SF Space opera mystique
Denis Villeneuve
*****
Si le premier volet, admirable sur la forme, m'avait laissé plus mesuré sur le fond en raison de l'aspect un poil "pontifiant" de l'ensemble (quoiqu'à chaque nouvelle vision je suis touché par la suprême élégance de cette oeuvre aux plans tirés au cordeau), cette réserve s'envole dès les premières minutes de cette admirable seconde partie.
L'univers comme les enjeux dramatiques sont posés et les personnages prennent chair et caractère. Bardem et Zendaya ont enfin une partition à jouer pour apporter âme et sentiment à cette cathédrale SF. Chalamet prend de l'étoffe et desserre les mâchoires. Plus de deux ans ont passé entre les deux opus et son regain d'assurance et de légitimité l'impose sans mal dans son rôle à dimension messianique. Rebecca Fergesson est égale à elle même, c'est à dire impériale.
Face aux vaillants résistants s'oppose et s'impose, en pendant maléfique de Paul Atréides, un charismatique petit nouveau en la personne d'Austin Butler. Peau d'ivoire et rasée de près, son personnage de jeune leader Harkonnen psychotique fait son petit effet. Aussi flippant que magnétique on tient là une future grande star à l'instar d'un Brad Pitt ou Matt Damon en terme de charme et embrasement instantané de l'écran. Après m'avoir bluffé dans Elvis et séduit dans la récente série Masters of the Air il devrait casser la barque aux côtés de Tom Hardy dans le prochain The Bikeriders. Il est un des atouts majeurs de la réussite de cette deuxième partie.
Réussite sur la forme (durant la première heure et demi j'ai plusieurs fois chuchoté "putain comment c'est beau") Dune 2 ramène aussi du fonds.

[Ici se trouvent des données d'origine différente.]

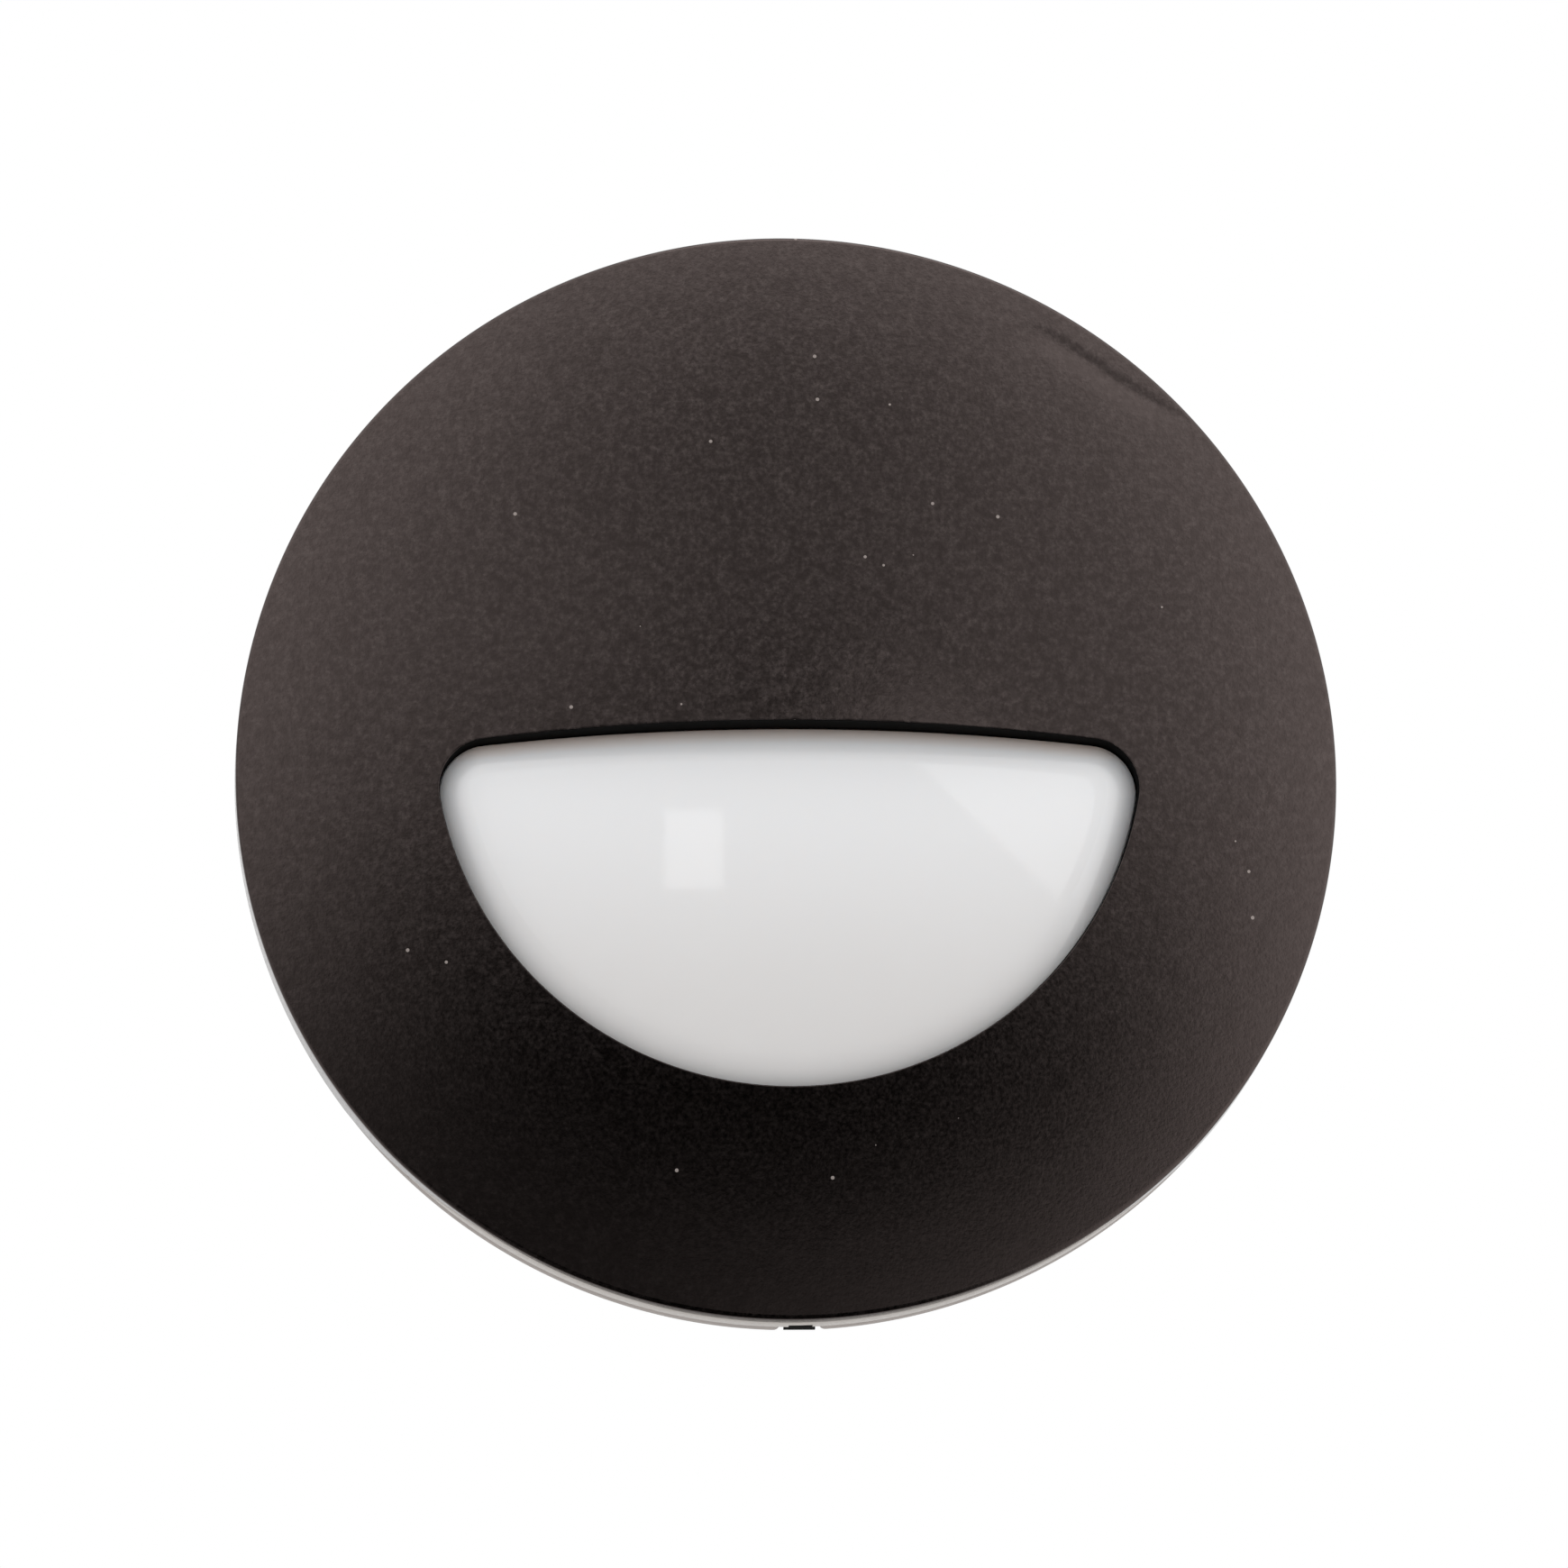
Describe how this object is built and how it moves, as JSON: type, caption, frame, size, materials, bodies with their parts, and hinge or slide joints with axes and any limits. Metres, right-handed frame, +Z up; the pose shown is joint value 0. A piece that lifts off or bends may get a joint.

La réflexion sur le pouvoir & la délicate frontière entre croyance et fanatisme, religion et oppression gagne en intensité et profondeur. Fini l'opposition ultra schématique entre le bien et le mal. Nous avançons de plus en plus en zone grise même si sur l'écran le show reste éclatant.
La leçon de cinéma impressionne. Défendus par ces acteurs bien dans leurs marques les morceaux de bravoure s'enchaînent. Scènes grandioses de sabotage des "moissonneuses", hallucinant "domptage" du plus grand des vers géants, affrontements dantesques contre les Harkonnens et les forces de l'Empereur. Le spectateur exigeant que nous sommes se régale d'une belle idée de mise en scène à chaque séquence, d'une photographie divine et d'une B.O du lyrique Hans Zimmer qui sublime allégrement la dimension follement épique du spectacle. Oui, ô lectrices et lecteurs bien aimés, j'ai goûté ici à une certaine idée du nirvana cinéphilique.
N'en jetons plus, Dune a tout pour assoir son statut d'oeuvre incontournable de l'histoire de la SF et devrait, au terme d'un troisième volet d'ors et déjà confirmé, devenir la plus mature et virtuose des grandes sagas du Space opera aux côtés des "contes" merveilleux de Cameron, d'un Star Wars Univers en totale dégringolade ou une épopée Star Treck qui peine à se réinventer.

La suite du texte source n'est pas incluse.